Thursday, November 25, 2010

Oh the Joys of Insomnia and Self-Absorption

Every once in a little while I have one of those nights during which I just cannot fall asleep. When this happens, I...well, I usually just get irrationally angry and post on Blogger. Also, like most logical individuals, I will then keep myself up trying to come up with plausible reasons for my insomnia. Or I will waste time by browsing the internet until about an hour before I have to get up. Lately, however, I have been having trouble trying to get my brain to focus on anything at all.
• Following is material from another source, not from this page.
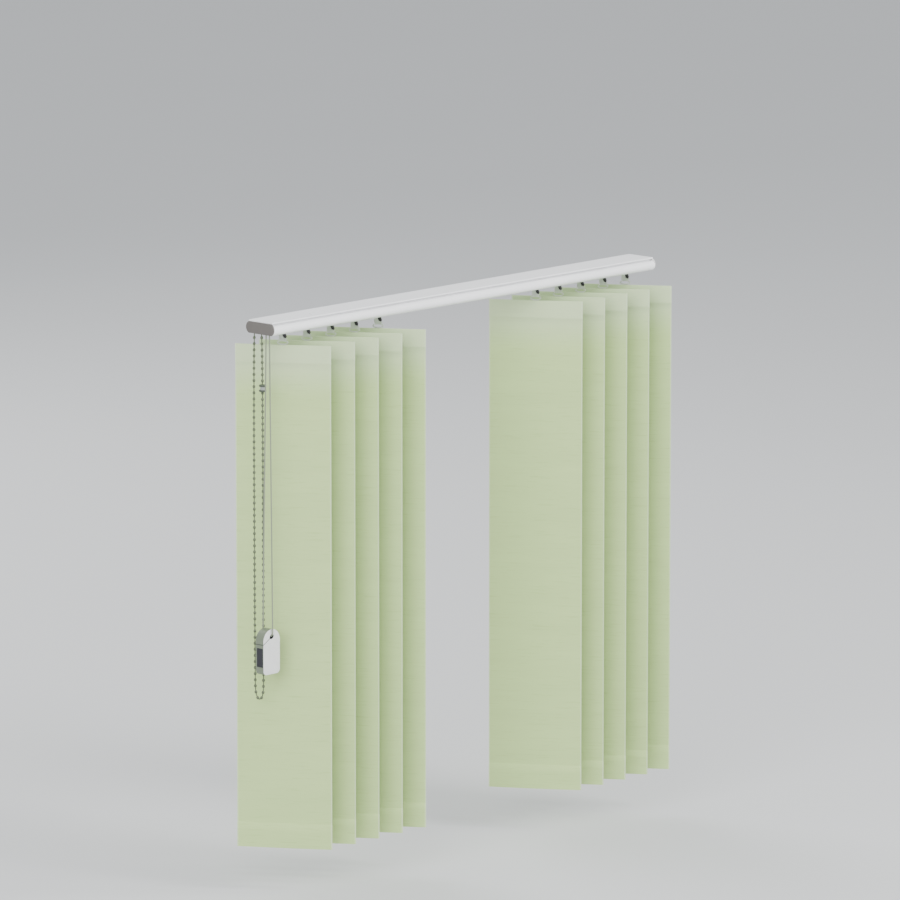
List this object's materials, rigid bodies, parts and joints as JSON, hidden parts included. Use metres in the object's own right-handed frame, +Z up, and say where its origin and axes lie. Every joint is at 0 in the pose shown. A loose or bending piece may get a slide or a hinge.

I feel as though I am trying to think my way out of an a-ha video; all of my thoughts are sketchy and fragmented. I don't know exactly why (there I go again), but I am pretty sure that it has to do with my anxiety towards joblessness/school. Sure, I have plenty of schoolwork to keep my brain occupied, but nothing that really gets me excited about life. I am hoping that my brain just feels lazy because it's so out of practice, and that with time I'll be able to think clearly again and feel a more full range of emotions. Actually, any emotions besides "meh" and "ugh" would be a welcome change from the mental static that I've been experiencing lately. I feel listless. I feel...rusty. So rusty, in fact, that I have apparently decided that sharing my ennui with you is the best possible use of both our time. Brava moi. I think. Maybe. Ugh.



Btw yes, I realize how self-indulgent all of this whining is. I'm working on it.